Since 2016, Teva Pharmaceuticals ’ stock price has almost halved. This is not an unexpected development, however, as the Israeli drug maker has been under a lot of pressure in recent years. Its top selling brand, Copaxone, is facing increasing competition, and its major pipeline asset, laquinimod, recently failed one of its Phase III trials.

Copaxone is an injection-based therapy that has moderate efficacy, but a good safety and tolerability profile, and is used as a first-line treatment for relapsing-remitting multiple sclerosis (RRMS) in many countries. Copaxone is a world-leading MS treatment with annual sales over $4B. It contributed 40% of Teva’s consolidated profit in Q1 2017. However, Copaxone is increasingly facing competition from both generics and other branded treatment options.

To combat generic erosion, Teva reformulated Copaxone to a high-dose version that has a patent expiry in 2030. However, since 2015, Copaxone has lost four of the five patents protecting its new high-dose formula, opening it up to potential generic erosion in the near future. The introduction of oral agents for the treatment of RRMS with comparable, if not superior, efficacies and more convenient routes of administration has hindered Copaxone’s sales growth. Additionally, as Roche ’s latest blockbuster candidate, Ocrevus, was approved earlier this year, it will only mean more competition for Copaxone.

Teva has invested substantial time and resources into its new multiple sclerosis (MS) drug, laquinimod. However, this month, Teva’s hope for a follow up to its blockbuster Copaxone has ended with laquinimod’s failure to meet the primary endpoint in its third Phase III trial. Teva’s pipeline asset, laquinimod, is a once-daily oral agent with a novel mechanism of action for the treatment of RRMS.

Laquinimod had a roller coaster ride in terms of clinical trial results and regulatory approval. The drug originally gained fast-track FDA designation in 2009; however, it failed to gain approval in Europe in 2014, as the EU regulatory body concluded that the risk-benefit profile of laquinimod was not favorable. Now, following the negative result from laquinimod’s third Phase III trial, Teva has confirmed that it is going to drop the development of laquinimod in RRMS. However, the development of laquinimod in primary progressive MS (PPMS)—a major unmet need in MS—will continue, as laquinimod did meet a number of secondary endpoints including improvements in brain volume. 

Despite major opposition ahead of Teva’s branded segment in the near term (over 75% of profit in the branded segment come from MS), Teva also has a large and growing generic arm.
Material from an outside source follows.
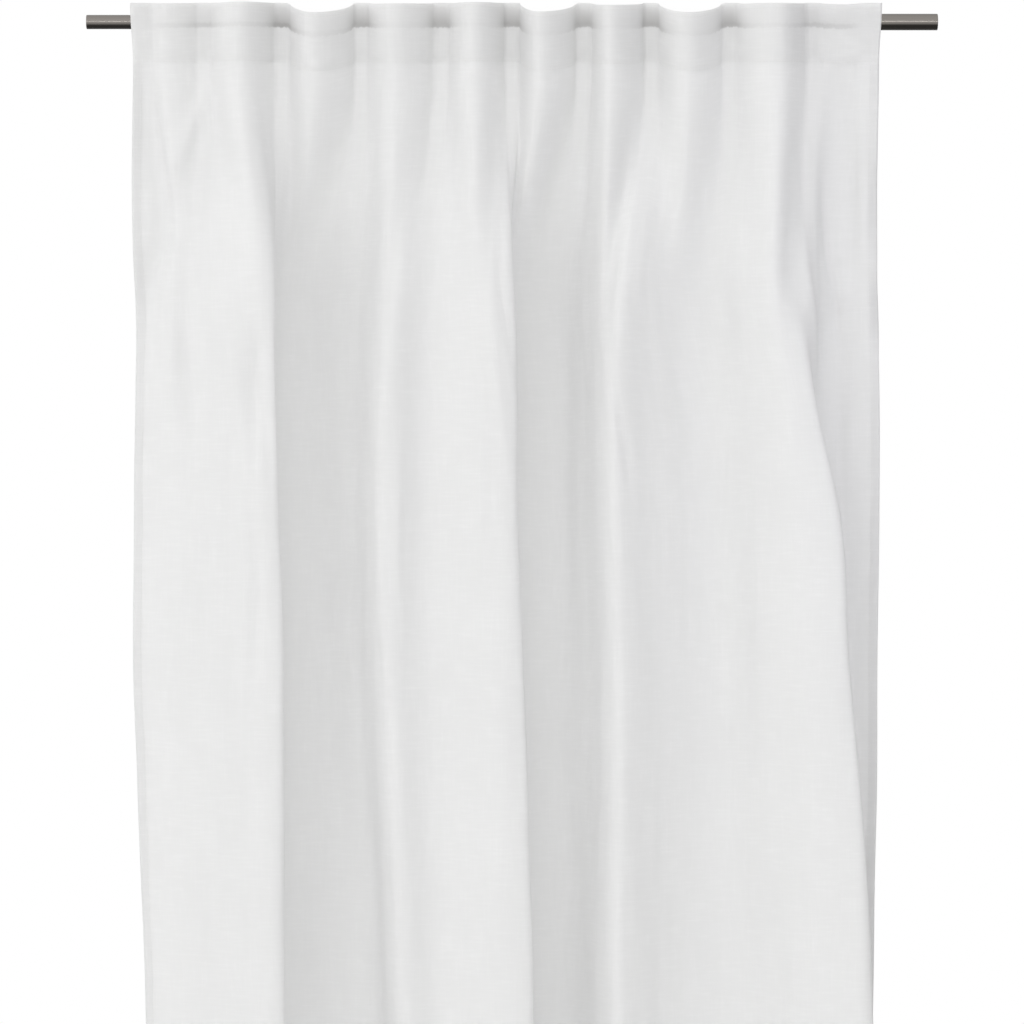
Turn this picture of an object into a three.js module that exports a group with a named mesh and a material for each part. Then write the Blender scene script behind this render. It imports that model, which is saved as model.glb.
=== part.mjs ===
// A linen curtain panel hung by hidden back tabs on a telescopic steel rod.
//
// Millimetres, +Z up, X along the rod, -Y towards the room. The origin is on the rod's axis, half way
// along the hung panel. The cloth and everything sewn to it are cut as flat strips and then hung: a
// place on the flat panel is (across from the left edge, layer depth behind the cloth's middle, height).

import * as THREE from 'three';

// Rod: an inner tube that slides in an outer tube
const outerTubeDiameter = 22;
const outerTubeWall = 1.2;
const innerTubeWall = 1;
const slideClearance = 0.3; // between the inner tube and the outer tube's bore
const rodShowsLeft = 63.5; // rod seen past the panel's left edge
const rodShowsRight = 79.5; // and past its right edge
const outerTubeStart = 40; // the outer tube's hidden end, this far left of the middle
const tubeOverlap = 160; // length of the inner tube inside the outer one
const tubeSides = 32;

// Panel
const flatWidth = 1400; // finished width of the cloth when laid flat
const hungWidth = 1001; // width it is gathered to on the rod
const finishedLength = 2500; // top edge to bottom edge
const headerRise = 24; // top edge above the rod's axis
const clothThickness = 0.6;
const layerGap = 0.3; // between sewn layers

// Heading tape, along the back of the top edge
const tapeDepth = 77;
const tapeThickness = 0.8;
const tapeInset = 4; // top edge to the tape's top, and side edge to the tape's end
const rodToTape = 0.4; // running clearance in front of the rod

// Back tabs: ribbon loops sewn to the tape, which the rod passes through
const tabWidth = 20;
const tabThickness = 0.8;
const tabInset = 15; // side edge to the middle of the end tabs, on the flat cloth and on the rod
const tabFoot = 5; // sewn length at each end of a tab
const tabFootInset = 1; // tape's top to the upper foot's end
const tabLowerFootInset = 7; // tape's bottom to the lower foot's end
const rodToTab = 0.4; // running clearance round the rod
const endBayFlat = 96; // cloth between an end tab and its neighbour, laid flat
// how far each tab has slid from even spacing, in spacings; the list's length is the number of tabs
const tabDrift = [0, -0.18, -0.1, 0, 0.1, 0.08, 0.07, 0, 0.09, 0.24, 0];

// Hems, turned to the back of the cloth
const sideHemWidth = 13;
const bottomHemDepth = 100;
const hemThickness = 1.2;

// Drop: below the tape the small bows run together into a few deep folds, [across, reach] from the left
// edge to the right. Across is in hung widths from the middle. Reach is 1 at a crest towards the room
// and -1 at the back of a recess; the depth comes from the cloth's fullness.
const dropFolds = [
  [-0.5, 0], [-0.45, 0.55], [-0.38, 0.9], [-0.315, 0.85], [-0.29, -0.4],
  [-0.245, -1], [-0.195, -0.85], [-0.155, 0.75], [-0.1, 0.35], [-0.025, 1],
  [0.022, 0.7], [0.042, -0.6], [0.09, -1], [0.128, -0.75], [0.16, 0.8],
  [0.205, 0.3], [0.25, -0.25], [0.31, 0.4], [0.385, 0.85], [0.432, 0.7],
  [0.458, -0.55], [0.5, -0.45],
];
const foldsSettled = 400; // length below the tape over which the bows become folds
const bayColumns = 6; // facets across one bow
const settlingRows = 4; // facets down the stretch where the bows become folds
const dropRows = 4; // and from there to the bottom hem

const rodRadius = outerTubeDiameter / 2;
const innerTubeDiameter = outerTubeDiameter - 2 * (outerTubeWall + slideClearance);
const panelLeft = -hungWidth / 2;
const panelRight = hungWidth / 2;
const topEdge = headerRise;
const bottomEdge = headerRise - finishedLength;
const tapeTop = topEdge - tapeInset;
const tapeBottom = tapeTop - tapeDepth;
const tapeBack = -(rodRadius + rodToTape); // the tape's back face, in front of the rod
const clothLine = tapeBack - tapeThickness - layerGap - clothThickness / 2; // Y of the cloth at a tab
const layerFront = clothThickness / 2 + layerGap; // depth where a layer behind the cloth starts
const hemTop = bottomEdge + bottomHemDepth;
const tabCount = tabDrift.length;
const tabHalf = tabWidth / 2;

// Heights of the cloth's rows of facets, from the top edge down
const rows = [
  topEdge,
  ...evenly(tapeBottom - layerGap, tapeBottom - foldsSettled, settlingRows),
  ...evenly(tapeBottom - foldsSettled, hemTop, dropRows).slice(1),
  bottomEdge,
];

// Values in even steps from one to another, both included
function evenly(from, to, steps) {
  return Array.from({ length: steps + 1 }, (_, step) => THREE.MathUtils.lerp(from, to, step / steps));
}

// Middle of tab i along the rod
function tabPlace(i) {
  const spacing = (hungWidth - 2 * tabInset) / (tabCount - 1);
  return panelLeft + tabInset + spacing * (i + tabDrift[i]);
}

// Middle of tab i on the flat cloth
function tabLine(i) {
  const last = tabCount - 1;
  if (i === 0) return tabInset;
  if (i === last) return flatWidth - tabInset;
  const spacing = (flatWidth - 2 * (tabInset + endBayFlat)) / (last - 2);
  return tabInset + endBayFlat + spacing * (i - 1);
}

// The value between low and high at which a rising function reaches a target
function solve(rising, target, low, high) {
  for (let step = 0; step < 40; step++) {
    const middle = (low + high) / 2;
    if (rising(middle) < target) low = middle;
    else high = middle;
  }
  return (low + high) / 2;
}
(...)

The company’s acquisition of Allergan ’s generics unit for $40.5B in 2016 solidifies Teva as the largest generic manufacturer in the world in terms of sales.
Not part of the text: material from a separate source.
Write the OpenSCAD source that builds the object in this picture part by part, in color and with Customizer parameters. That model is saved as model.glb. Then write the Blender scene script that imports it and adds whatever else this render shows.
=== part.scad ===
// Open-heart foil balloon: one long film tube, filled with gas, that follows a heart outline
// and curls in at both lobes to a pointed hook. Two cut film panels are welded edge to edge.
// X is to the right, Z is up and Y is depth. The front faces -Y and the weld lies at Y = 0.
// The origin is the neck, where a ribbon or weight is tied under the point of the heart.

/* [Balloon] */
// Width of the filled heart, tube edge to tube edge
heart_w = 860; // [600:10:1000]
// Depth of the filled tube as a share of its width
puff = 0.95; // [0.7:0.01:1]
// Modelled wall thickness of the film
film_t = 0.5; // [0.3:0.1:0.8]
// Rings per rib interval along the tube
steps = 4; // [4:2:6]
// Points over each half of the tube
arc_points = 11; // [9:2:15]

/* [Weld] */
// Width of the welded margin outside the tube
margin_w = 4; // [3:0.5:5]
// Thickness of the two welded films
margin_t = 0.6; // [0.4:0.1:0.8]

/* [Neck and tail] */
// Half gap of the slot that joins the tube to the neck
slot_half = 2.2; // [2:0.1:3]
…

Teva’s management team is working to decrease the company’s dependence on Copaxone; profit from the generics division increased to 42% of consolidated profit in Q1 2017 compared with 36% in 2016. Teva’s prospect in the generics business is looking good, as Teva is one of the few generic firms with the financial resources and manufacturing capabilities to reproduce complex drugs such as biosimilars. Therefore, Teva’s future might not be as gloomy as its performance in MS would make it seem.